• _DATA LINES_:
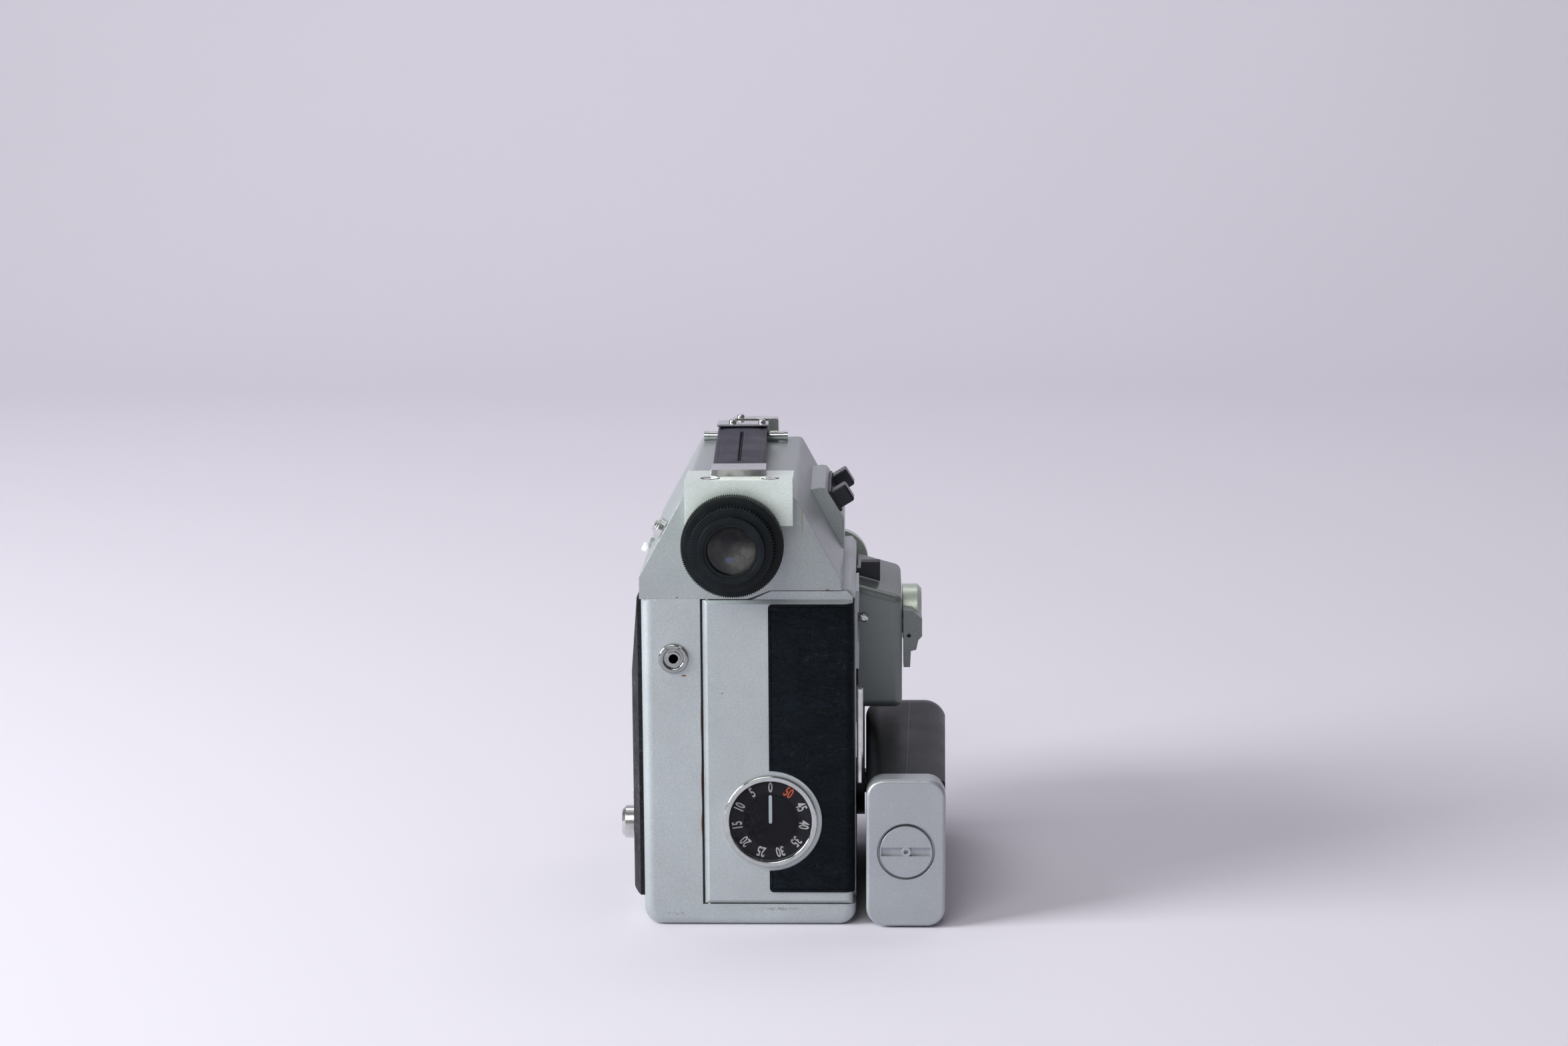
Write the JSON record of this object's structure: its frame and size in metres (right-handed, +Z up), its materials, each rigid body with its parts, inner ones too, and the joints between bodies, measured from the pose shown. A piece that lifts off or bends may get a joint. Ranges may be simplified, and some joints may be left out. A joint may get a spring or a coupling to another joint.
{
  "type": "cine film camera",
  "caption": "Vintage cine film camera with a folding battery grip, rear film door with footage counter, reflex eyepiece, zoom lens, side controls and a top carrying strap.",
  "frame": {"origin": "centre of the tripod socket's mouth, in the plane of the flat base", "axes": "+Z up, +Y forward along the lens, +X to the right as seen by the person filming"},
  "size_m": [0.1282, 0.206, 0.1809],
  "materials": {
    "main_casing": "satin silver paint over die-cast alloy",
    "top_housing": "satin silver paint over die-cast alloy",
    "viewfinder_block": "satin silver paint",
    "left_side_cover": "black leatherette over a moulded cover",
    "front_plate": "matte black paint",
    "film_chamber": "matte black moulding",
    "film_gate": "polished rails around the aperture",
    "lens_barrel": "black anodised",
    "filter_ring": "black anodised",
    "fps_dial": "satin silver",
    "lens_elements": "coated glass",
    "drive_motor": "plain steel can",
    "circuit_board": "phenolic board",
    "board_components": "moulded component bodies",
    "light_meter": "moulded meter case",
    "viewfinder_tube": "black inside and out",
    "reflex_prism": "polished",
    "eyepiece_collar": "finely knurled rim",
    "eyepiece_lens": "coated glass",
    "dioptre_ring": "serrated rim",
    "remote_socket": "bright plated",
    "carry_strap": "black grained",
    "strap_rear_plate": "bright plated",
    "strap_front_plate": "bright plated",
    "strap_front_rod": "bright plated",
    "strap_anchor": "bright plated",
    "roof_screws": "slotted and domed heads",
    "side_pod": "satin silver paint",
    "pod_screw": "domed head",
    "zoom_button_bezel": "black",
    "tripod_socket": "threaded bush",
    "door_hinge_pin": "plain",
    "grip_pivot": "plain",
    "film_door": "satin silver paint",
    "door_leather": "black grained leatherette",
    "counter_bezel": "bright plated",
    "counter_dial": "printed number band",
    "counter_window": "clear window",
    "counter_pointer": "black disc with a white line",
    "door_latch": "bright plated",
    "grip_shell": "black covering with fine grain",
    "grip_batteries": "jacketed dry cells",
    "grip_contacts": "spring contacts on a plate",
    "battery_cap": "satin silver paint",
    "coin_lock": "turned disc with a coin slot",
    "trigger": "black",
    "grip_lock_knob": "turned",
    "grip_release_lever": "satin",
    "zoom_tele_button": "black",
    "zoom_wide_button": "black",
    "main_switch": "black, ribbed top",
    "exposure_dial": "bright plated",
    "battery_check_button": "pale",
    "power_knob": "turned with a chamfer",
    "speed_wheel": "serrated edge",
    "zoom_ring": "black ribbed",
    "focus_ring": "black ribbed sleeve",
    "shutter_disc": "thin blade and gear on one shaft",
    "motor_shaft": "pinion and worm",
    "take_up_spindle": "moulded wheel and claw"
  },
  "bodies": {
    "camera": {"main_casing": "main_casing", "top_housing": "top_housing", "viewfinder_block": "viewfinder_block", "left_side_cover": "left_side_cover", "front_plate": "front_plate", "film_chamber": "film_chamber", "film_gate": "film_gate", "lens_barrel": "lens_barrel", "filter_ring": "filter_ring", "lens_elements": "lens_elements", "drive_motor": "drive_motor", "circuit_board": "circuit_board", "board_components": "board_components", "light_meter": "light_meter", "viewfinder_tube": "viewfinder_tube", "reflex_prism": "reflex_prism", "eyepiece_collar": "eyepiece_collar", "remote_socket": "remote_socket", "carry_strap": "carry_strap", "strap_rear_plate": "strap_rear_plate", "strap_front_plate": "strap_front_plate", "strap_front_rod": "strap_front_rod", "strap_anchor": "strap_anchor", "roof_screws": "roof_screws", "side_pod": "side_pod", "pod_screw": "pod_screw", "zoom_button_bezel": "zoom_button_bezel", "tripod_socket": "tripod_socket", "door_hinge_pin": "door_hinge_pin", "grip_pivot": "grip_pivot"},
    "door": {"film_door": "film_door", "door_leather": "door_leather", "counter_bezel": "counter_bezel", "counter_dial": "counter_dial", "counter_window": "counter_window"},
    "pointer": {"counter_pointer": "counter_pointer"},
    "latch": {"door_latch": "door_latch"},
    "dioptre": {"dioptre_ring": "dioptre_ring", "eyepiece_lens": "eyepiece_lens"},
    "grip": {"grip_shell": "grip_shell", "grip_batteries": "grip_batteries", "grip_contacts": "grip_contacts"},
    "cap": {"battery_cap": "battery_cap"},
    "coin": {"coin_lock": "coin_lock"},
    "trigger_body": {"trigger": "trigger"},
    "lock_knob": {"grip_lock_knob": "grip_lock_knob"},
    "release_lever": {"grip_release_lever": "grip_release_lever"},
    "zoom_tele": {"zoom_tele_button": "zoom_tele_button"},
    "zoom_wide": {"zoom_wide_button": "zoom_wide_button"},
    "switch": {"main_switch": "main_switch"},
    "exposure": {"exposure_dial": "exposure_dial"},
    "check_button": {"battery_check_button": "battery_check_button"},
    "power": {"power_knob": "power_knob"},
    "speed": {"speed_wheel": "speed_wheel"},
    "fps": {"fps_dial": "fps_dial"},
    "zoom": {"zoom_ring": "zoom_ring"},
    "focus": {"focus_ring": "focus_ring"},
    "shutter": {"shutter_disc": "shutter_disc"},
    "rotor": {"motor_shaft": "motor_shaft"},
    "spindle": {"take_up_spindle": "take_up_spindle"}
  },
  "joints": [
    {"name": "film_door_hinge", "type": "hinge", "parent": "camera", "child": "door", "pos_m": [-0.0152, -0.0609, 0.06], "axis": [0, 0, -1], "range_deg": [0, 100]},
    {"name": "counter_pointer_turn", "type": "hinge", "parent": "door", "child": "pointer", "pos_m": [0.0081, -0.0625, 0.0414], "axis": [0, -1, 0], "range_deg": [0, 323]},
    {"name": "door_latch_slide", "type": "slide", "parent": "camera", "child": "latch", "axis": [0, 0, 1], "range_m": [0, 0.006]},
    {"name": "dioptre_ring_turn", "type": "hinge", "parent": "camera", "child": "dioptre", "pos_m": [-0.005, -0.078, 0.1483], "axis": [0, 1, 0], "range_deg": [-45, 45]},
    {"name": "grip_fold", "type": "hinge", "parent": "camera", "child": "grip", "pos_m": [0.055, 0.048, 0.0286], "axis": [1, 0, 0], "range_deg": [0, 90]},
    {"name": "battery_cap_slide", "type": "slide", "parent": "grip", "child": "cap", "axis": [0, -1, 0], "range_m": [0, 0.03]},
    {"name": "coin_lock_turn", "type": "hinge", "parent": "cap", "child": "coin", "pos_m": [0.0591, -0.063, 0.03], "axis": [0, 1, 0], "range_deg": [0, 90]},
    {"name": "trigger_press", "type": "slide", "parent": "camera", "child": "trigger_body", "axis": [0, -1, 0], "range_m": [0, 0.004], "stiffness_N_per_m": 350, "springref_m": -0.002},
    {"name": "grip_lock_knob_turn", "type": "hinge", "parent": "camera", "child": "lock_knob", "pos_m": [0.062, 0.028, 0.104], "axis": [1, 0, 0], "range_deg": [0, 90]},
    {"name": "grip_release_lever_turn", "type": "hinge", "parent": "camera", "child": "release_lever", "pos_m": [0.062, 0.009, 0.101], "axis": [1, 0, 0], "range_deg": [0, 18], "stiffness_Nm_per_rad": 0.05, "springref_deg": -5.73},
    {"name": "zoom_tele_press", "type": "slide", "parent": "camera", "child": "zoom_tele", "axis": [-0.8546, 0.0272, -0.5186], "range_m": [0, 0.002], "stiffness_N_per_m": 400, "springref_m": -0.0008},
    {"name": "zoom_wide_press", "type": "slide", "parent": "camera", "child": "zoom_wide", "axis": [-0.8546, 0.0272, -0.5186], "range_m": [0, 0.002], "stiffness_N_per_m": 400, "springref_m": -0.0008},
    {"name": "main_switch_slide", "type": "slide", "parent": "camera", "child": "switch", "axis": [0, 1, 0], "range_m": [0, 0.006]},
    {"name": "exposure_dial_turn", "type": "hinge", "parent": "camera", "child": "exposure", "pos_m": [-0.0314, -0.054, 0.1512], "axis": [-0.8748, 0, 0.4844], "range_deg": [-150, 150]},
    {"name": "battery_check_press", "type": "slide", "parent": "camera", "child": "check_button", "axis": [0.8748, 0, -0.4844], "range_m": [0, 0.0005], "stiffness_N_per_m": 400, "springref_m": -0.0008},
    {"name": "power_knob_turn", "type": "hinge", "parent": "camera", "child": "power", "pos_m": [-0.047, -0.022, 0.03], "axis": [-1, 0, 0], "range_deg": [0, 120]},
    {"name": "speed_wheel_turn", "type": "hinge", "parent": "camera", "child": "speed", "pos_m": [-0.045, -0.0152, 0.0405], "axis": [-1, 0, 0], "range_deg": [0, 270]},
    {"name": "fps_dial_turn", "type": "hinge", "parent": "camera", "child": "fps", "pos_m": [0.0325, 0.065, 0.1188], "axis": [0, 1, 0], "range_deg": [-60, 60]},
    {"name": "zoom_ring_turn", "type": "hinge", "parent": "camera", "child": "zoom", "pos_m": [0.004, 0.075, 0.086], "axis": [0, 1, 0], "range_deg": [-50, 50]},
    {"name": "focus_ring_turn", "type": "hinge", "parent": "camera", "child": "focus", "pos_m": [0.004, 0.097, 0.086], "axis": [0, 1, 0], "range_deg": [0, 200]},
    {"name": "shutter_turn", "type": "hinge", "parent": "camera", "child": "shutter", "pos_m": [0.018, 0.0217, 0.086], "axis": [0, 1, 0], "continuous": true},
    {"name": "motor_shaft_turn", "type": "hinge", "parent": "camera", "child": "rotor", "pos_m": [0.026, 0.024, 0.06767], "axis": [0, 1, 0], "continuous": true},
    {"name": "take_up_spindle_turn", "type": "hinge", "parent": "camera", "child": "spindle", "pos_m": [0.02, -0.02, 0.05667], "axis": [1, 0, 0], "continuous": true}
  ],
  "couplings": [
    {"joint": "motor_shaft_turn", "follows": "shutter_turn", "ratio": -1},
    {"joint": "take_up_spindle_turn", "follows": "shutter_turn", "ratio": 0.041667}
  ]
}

• _INSTRUCTIONS FOR THE TASK_: For the listing above, identify each line bearing "with".

• _COMPLETE RESPONSE_:
Write the JSON record of this object's structure: its frame and size in metres (right-handed, +Z up), its materials, each rigid body with its parts, inner ones too, and the joints between bodies, measured from the pose shown. A piece that lifts off or bends may get a joint. Ranges may be simplified, and some joints may be left out. A joint may get a spring or a coupling to another joint.
  "caption": "Vintage cine film camera with a folding battery grip, rear film door with footage counter, reflex eyepiece, zoom lens, side controls and a top carrying strap.",
    "counter_pointer": "black disc with a white line",
    "grip_shell": "black covering with fine grain",
    "coin_lock": "turned disc with a coin slot",
    "power_knob": "turned with a chamfer",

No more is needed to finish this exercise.